**Your goal:** Return every entry exactly as written.

Records with modeling code:

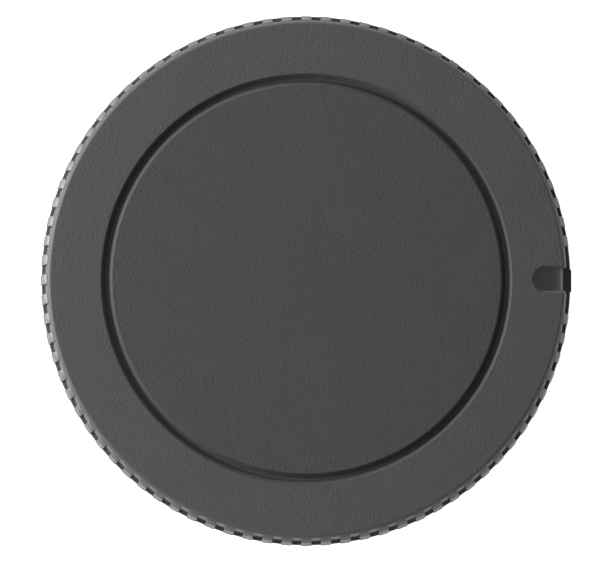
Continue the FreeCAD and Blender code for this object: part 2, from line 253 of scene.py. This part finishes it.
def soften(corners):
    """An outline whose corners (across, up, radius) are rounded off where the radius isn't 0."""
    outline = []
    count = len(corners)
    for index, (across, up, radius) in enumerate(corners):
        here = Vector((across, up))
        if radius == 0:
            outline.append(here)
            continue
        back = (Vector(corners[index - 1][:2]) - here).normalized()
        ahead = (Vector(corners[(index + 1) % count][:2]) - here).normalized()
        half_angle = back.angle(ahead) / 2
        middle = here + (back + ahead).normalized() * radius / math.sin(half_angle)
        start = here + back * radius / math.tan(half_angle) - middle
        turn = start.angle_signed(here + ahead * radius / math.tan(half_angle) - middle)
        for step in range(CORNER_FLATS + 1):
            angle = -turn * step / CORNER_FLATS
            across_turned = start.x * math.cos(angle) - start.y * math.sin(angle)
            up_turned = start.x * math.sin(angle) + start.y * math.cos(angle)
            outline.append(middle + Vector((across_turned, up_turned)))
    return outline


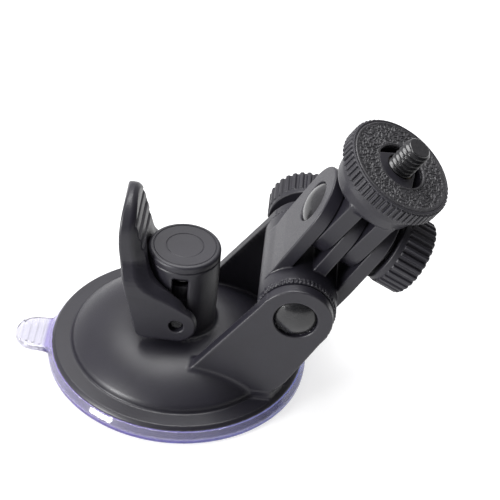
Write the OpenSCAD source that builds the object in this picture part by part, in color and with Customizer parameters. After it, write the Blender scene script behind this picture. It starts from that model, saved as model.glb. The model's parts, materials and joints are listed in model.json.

**Exercise answer:**
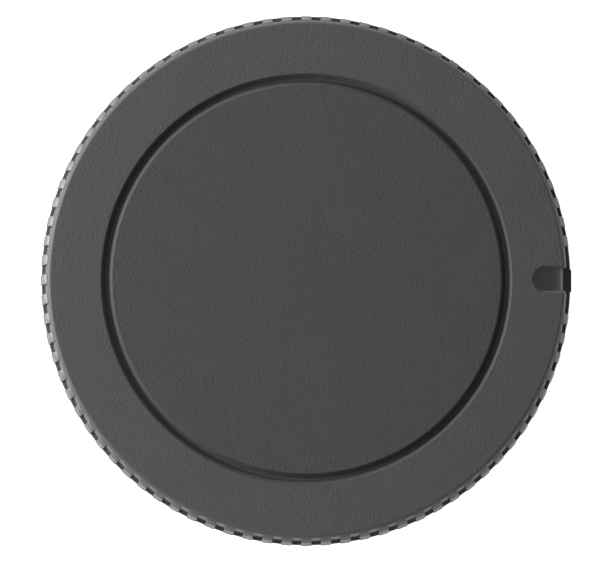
Continue the FreeCAD and Blender code for this object: part 2, from line 253 of scene.py. This part finishes it.
def soften(corners):
    """An outline whose corners (across, up, radius) are rounded off where the radius isn't 0."""
    outline = []
    count = len(corners)
    for index, (across, up, radius) in enumerate(corners):
        here = Vector((across, up))
        if radius == 0:
            outline.append(here)
            continue
        back = (Vector(corners[index - 1][:2]) - here).normalized()
        ahead = (Vector(corners[(index + 1) % count][:2]) - here).normalized()
        half_angle = back.angle(ahead) / 2
        middle = here + (back + ahead).normalized() * radius / math.sin(half_angle)
        start = here + back * radius / math.tan(half_angle) - middle
        turn = start.angle_signed(here + ahead * radius / math.tan(half_angle) - middle)
        for step in range(CORNER_FLATS + 1):
            angle = -turn * step / CORNER_FLATS
            across_turned = start.x * math.cos(angle) - start.y * math.sin(angle)
            up_turned = start.x * math.sin(angle) + start.y * math.cos(angle)
            outline.append(middle + Vector((across_turned, up_turned)))
    return outline


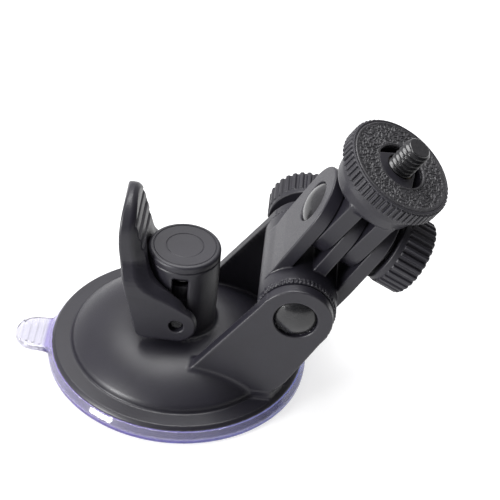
Write the OpenSCAD source that builds the object in this picture part by part, in color and with Customizer parameters. After it, write the Blender scene script behind this picture. It starts from that model, saved as model.glb. The model's parts, materials and joints are listed in model.json.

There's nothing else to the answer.